Я вдруг поняла, что у меня совершенно сломался язык. Дело в том, что с восьми лет я знала, как писать красивые стихи, и вдруг оно сломалось. Когда девочек принимают в Вагановское училище, то смотрят, есть ли у них «выворот стопы» (существует такое понятие). Наверное, у меня тоже был своего рода «выворот стопы» (при полном отсутствии музыкального слуха – я не могу повторить никакую мелодию). Конечно, я сталкивалась и с другими способами письма. Например, хорошо помню, как один мой возлюбленный читал мне Соснору, но все это показалось мне каким-то чужим, неряшливым, хаотически организованным и не обязательным. Выросшая на Анненском, я знала, что стих должен быть железный, тугой и плотный. А когда я начала писать о блокаде, мои тексты стали безобразны – при том что чаще всего говорили о красоте, об отношениях гибнущего душевно, интеллектуально и психологически разлагающегося человека с невероятной красоты городом. В огромном количестве интеллигентских блокадных дневников мы постоянно находим описания города. Сам человек весь в коросте, во вшах, у него все умерли, сам он у себя уже более или менее умер, но он каждый день проходит мимо Петропавловской крепости, и это все, что у него от него самого осталось. Мне нужно было придумать способ писать о таком взгляде на Петропавловскую крепость. Это должен был быть взгляд человека, который уже распался – как «мусульманин» у Примо Леви, «доходяга» у Шаламова, «дистроф» у Лидии Гинзбург. Постепенно эти формы стали появляться. Они одновременно были и безобразны, и связаны с красотой. Кроме того, меня очень интересовали формы устности, разговорные формы, поскольку мои персонажи стали говорить. В моих стихах стало появляться все больше устной речи, что в известном смысле привело к тому, что теперь, как это ни потешно, я пытаюсь заниматься драматургией[320]

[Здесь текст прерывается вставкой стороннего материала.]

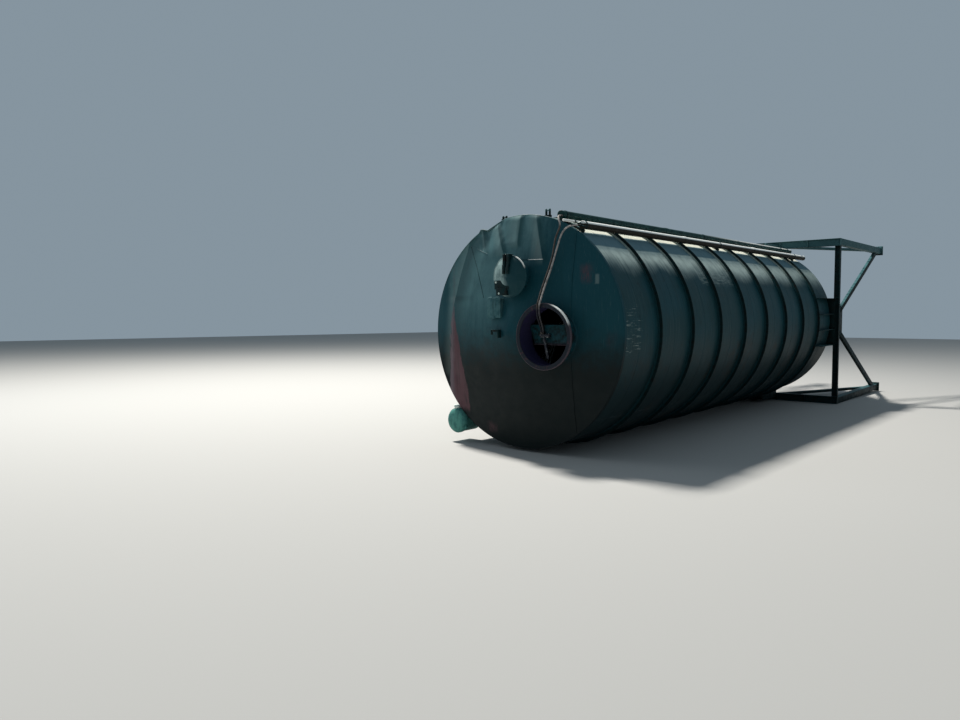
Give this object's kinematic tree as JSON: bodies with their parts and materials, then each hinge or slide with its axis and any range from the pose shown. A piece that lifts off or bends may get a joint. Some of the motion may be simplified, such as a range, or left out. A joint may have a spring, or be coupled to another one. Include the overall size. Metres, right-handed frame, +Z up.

.В этом смысле любопытна моя дружба с Женей Осташевским, который живет в Нью-Йорке, пишет по-английски и занимается обэриутами, которые являются источником его ломки языка и о которых мы сейчас много говорим. Я была знакома с Женей еще в Сан-Франциско, но тогда мы были совершенно чужими друг для друга людьми – я бы даже сказала антиподами. Мне понадобилось 10 лет, чтобы понять язык Осташевского, и произошло это тогда, когда мой собственный язык «сломался».
А как выстраивались твои отношения с английским? Знала ли ты его, когда приехала?
В Питере я училась в специализированной школе с углубленным изучением английского языка № 525. Из чего следует, что преподавали нам то, что те люди считали английским, со 2-го класса. То есть английским я занималась с восьми лет.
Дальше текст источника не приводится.